Yes it is, corrected.


> > (!priv->port_list) { @@ -8023,6 +8207,20 @@ static int
> > mvpp2_probe(struct platform_device *pdev) goto err_mg_clk;
> >  	}
> >  
> > +	/* Statistics must be gathered regularly because some of
> > them (like
> > +	 * packets counters) are 32-bit registers and could
> > overflow quite
> > +	 * quickly. For instance, a 10Gb link used at full
> > bandwidth with the
> > +	 * smallest packets (64B) will overflow a 32-bit counter
> > in less than
> > +	 * 30 seconds.

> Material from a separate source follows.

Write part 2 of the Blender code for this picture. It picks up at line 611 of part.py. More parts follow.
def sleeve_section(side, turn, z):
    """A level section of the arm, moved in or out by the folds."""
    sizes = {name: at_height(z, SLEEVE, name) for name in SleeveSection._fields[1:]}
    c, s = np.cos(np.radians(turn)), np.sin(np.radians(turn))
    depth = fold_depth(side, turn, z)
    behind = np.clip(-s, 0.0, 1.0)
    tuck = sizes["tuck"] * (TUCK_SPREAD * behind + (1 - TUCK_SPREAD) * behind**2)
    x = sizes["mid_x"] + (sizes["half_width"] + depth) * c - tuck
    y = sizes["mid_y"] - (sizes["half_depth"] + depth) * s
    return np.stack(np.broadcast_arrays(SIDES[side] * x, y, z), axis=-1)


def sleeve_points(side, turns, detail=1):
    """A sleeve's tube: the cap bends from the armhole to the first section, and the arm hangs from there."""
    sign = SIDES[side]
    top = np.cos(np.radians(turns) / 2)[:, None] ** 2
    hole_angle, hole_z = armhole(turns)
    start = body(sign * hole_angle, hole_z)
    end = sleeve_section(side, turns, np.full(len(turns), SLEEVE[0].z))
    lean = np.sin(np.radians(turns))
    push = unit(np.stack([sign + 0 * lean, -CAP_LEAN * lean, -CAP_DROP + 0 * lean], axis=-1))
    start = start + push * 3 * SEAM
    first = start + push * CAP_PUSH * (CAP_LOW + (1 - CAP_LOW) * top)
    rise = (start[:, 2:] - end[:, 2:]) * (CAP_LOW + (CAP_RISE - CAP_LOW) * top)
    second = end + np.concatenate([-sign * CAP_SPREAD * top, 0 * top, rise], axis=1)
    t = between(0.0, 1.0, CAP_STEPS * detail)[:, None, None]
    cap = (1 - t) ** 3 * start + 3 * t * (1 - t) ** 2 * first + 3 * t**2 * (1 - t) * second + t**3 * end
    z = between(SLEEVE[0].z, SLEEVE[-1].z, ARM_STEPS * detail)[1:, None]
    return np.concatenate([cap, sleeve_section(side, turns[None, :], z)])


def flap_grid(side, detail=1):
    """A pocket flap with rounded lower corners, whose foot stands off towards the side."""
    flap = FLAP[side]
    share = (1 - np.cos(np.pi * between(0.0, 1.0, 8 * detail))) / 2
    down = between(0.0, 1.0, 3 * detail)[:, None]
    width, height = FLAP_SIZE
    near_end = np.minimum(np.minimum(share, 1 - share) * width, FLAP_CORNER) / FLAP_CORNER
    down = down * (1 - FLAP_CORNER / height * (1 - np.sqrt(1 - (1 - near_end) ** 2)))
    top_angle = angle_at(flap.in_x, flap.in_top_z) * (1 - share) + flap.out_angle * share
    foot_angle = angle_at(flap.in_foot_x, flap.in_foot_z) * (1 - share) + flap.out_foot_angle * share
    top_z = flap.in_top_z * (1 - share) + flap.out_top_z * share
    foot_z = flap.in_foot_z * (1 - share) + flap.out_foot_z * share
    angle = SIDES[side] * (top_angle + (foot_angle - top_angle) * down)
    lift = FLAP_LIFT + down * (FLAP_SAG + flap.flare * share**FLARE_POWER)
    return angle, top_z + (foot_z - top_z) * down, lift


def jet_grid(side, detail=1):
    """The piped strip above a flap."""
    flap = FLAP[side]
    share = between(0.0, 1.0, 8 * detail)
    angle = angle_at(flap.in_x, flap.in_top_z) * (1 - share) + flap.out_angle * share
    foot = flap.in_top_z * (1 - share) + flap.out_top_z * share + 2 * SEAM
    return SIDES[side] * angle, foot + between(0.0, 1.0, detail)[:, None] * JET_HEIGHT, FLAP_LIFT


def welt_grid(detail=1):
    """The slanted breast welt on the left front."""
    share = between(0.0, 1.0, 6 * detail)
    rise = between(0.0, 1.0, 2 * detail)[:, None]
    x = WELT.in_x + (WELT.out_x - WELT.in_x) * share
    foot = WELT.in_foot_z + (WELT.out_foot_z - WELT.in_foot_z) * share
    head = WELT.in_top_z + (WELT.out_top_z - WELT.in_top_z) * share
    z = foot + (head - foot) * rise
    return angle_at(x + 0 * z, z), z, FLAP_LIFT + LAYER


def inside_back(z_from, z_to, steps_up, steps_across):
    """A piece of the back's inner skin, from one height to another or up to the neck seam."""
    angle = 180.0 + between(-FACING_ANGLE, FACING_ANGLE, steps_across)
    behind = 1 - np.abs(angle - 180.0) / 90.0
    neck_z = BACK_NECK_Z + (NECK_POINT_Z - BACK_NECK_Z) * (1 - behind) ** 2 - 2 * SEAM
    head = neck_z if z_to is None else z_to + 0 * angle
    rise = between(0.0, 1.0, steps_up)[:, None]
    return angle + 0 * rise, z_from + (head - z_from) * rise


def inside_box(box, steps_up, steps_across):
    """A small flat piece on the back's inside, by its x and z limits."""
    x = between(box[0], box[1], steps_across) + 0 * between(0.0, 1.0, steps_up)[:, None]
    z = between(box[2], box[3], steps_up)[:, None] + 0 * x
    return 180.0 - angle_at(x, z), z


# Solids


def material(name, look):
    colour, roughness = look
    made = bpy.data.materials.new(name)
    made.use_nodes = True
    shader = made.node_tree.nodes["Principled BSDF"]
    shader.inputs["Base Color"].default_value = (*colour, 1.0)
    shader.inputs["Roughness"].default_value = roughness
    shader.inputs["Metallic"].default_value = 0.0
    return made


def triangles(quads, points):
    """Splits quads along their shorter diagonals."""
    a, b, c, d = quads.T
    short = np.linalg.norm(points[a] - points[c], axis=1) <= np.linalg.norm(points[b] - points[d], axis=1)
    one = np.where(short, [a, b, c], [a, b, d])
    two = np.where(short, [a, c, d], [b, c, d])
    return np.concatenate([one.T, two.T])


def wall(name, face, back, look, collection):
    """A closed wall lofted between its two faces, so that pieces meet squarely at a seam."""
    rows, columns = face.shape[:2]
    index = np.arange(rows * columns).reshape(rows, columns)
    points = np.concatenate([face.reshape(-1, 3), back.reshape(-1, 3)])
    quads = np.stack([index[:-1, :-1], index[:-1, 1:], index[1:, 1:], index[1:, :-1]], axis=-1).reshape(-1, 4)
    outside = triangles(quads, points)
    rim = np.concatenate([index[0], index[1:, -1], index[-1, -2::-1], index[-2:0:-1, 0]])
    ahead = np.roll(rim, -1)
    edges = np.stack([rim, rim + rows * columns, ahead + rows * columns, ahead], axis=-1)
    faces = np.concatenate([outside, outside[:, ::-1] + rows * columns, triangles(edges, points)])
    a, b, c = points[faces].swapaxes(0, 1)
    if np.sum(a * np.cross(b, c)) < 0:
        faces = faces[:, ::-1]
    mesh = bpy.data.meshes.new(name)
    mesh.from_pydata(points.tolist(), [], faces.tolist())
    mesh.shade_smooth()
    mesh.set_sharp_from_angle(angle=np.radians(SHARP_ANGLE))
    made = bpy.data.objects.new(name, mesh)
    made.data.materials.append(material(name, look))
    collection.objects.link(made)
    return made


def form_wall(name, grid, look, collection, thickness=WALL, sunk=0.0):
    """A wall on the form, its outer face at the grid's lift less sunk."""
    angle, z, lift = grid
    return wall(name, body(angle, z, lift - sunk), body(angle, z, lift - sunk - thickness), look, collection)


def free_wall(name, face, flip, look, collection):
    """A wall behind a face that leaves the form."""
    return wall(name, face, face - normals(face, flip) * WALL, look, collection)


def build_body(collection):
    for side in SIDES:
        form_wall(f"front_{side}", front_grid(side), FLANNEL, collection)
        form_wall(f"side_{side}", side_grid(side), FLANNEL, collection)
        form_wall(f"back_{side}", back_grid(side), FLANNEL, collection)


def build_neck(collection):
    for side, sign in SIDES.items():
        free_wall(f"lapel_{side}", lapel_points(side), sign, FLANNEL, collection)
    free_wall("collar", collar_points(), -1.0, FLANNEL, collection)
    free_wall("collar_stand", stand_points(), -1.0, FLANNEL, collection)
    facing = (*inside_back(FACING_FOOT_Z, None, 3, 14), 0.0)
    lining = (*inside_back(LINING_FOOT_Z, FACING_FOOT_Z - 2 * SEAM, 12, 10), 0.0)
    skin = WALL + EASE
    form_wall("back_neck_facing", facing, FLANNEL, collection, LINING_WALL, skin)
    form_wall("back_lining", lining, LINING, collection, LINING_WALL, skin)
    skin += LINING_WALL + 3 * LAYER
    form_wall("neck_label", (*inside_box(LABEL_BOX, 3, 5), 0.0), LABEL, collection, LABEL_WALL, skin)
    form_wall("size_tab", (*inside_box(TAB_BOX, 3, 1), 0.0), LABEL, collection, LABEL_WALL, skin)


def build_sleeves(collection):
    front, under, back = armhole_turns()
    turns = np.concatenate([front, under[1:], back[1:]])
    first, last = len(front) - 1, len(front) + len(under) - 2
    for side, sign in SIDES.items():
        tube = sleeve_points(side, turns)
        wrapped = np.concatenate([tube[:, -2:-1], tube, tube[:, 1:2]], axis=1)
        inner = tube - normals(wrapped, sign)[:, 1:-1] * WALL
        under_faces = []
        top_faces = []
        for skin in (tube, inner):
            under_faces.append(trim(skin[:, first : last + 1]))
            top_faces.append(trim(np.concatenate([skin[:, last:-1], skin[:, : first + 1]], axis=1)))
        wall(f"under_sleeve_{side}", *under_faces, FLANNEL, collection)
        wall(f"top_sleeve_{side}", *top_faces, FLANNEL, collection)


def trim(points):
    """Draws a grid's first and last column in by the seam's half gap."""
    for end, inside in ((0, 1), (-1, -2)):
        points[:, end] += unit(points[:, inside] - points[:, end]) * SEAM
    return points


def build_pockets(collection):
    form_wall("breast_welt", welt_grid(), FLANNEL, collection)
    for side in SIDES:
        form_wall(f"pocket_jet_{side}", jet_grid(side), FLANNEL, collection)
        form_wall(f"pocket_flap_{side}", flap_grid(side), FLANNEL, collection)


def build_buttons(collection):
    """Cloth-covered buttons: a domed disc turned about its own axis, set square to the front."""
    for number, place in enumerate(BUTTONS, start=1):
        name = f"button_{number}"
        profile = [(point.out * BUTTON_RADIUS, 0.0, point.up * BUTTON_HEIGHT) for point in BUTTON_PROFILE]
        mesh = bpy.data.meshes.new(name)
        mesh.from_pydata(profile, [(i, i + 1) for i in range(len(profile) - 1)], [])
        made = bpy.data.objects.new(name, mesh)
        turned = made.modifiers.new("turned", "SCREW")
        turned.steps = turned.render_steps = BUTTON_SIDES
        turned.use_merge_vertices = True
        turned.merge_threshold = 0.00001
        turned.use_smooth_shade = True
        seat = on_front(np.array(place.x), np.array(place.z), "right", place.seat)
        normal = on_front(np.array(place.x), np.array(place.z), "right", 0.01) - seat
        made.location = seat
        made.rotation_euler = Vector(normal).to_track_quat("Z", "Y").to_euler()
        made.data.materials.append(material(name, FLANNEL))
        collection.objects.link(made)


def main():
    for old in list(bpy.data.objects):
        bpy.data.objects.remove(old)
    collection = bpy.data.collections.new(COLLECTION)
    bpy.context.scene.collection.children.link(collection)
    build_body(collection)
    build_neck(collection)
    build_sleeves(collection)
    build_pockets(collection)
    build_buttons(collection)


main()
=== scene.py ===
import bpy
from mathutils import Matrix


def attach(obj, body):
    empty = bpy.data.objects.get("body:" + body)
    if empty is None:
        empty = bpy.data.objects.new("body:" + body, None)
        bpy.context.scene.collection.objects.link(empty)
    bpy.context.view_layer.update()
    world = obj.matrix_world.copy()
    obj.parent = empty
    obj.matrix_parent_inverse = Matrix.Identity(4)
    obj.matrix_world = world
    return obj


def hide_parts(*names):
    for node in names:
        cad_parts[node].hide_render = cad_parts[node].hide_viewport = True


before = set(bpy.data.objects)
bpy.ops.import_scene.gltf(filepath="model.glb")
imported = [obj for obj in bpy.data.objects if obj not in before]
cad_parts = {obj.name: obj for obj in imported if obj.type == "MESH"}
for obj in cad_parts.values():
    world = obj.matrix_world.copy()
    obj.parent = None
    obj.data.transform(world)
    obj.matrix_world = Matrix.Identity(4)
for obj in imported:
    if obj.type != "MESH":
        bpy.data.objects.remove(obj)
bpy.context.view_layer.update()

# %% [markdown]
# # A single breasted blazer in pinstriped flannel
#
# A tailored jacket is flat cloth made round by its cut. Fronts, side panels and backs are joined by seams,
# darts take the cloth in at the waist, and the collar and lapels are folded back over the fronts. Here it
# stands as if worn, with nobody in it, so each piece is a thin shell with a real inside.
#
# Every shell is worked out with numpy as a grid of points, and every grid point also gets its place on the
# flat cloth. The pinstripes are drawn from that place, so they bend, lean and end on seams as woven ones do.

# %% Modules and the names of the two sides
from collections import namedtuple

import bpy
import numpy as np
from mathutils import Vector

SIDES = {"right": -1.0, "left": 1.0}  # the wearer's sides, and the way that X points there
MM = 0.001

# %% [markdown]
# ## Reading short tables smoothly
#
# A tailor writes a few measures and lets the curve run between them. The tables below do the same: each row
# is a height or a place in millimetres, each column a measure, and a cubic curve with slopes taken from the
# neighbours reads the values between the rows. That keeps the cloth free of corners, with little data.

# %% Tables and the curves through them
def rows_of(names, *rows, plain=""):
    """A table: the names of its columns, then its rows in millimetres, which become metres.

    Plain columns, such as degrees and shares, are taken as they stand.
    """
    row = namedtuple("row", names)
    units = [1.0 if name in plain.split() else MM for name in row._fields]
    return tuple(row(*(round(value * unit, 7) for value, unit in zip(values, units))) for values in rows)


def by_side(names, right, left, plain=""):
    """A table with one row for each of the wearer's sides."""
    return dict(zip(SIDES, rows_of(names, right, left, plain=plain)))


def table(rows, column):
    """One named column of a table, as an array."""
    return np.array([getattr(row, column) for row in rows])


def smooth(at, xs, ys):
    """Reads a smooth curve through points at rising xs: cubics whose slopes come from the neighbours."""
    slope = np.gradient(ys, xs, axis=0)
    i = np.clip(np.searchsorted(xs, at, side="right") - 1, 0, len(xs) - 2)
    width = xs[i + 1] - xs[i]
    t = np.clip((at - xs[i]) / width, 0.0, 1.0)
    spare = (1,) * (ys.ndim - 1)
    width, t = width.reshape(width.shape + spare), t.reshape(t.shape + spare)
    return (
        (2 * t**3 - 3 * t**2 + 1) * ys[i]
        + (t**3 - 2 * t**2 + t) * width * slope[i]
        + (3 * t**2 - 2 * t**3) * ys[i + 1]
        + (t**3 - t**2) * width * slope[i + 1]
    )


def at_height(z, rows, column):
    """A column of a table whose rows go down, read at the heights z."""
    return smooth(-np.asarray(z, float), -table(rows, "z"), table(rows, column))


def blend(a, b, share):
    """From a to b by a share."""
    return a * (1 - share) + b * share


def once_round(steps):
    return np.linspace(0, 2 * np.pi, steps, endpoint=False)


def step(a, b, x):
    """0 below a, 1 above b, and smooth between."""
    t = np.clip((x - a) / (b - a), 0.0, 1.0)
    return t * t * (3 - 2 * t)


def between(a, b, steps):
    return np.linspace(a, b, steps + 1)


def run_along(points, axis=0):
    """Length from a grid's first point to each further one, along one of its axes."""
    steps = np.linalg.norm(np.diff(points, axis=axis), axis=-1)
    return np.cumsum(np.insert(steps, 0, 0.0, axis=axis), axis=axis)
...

Then, use a workqueue to fill 64-bit
> > counters.
> > +	 */
> > +	priv->stats_queue =
> > create_singlethread_workqueue("mvpp2_hw_stats");
> > +	if (!priv->stats_queue) {
> > +		err = -ENOMEM;
> > +		goto err_mg_clk;
> > +	}  
> 
> If I have multiple of these network devices in my system, it would be
> nice to have an unique identifier after mvpp22_hw_stats to help
> differentiate them (and possibly change their scheduling priorities),
> how about using "mvpp2_hw_stats/%d"?

Ok.

> 
> > +
> > +	INIT_DELAYED_WORK(&priv->stats_work,
> > mvpp2_gather_hw_statistics); +
> >  	/* Initialize ports */
> >  	i = 0;
> >  	for_each_available_child_of_node(dn, port_node) {
> > @@ -8033,6 +8231,10 @@ static int mvpp2_probe(struct
> > platform_device *pdev) }
> >  
> >  	platform_set_drvdata(pdev, priv);
> > +
> > +	queue_delayed_work(priv->stats_queue, &priv->stats_work,
> > +			   MVPP2_MIB_COUNTERS_STATS_DELAY);  
> 
> If the network interface is not used (ndo_open is not called) we have
> this workqueue running for nothing because the statistics should not
> even increase, and this is just creating unnecessary system activity
> for nothing.

That is right, thank you for pointing it.

> 
> > +
> >  	return 0;
> >  
> >  err_mg_clk:
> > @@ -8053,6 +8255,18 @@ static int mvpp2_remove(struct
> > platform_device *pdev) struct device_node *port_node;
> >  	int i = 0;
> >  
> > +	/* This work recall himself within a delay. If the
> > cancellation returned
> > +	 * a non-zero value, it means a work is still running. In
> > that case, use
> > +	 * use the flush (returns when the running work will be
> > done) and cancel
> > +	 * the new work that was just submitted to the queue but
> > not started yet
> > +	 * due to the delay.
> > +	 */
> > +	if (!cancel_delayed_work(&priv->stats_work)) {
> > +		flush_workqueue(priv->stats_queue);
> > +		cancel_delayed_work(&priv->stats_work);
> > +	}  
> 
> Similarly, this needs to be moved to the ndo_stop() function.

Sure.

> 
> > +	destroy_workqueue(priv->stats_queue);
> > +
> >  	for_each_available_child_of_node(dn, port_node) {
> >  		if (priv->port_list[i])
> >  			mvpp2_port_remove(priv->port_list[i]);
> >   
> 
> 

Thanks for reviewing.

Best regards,
Miquèl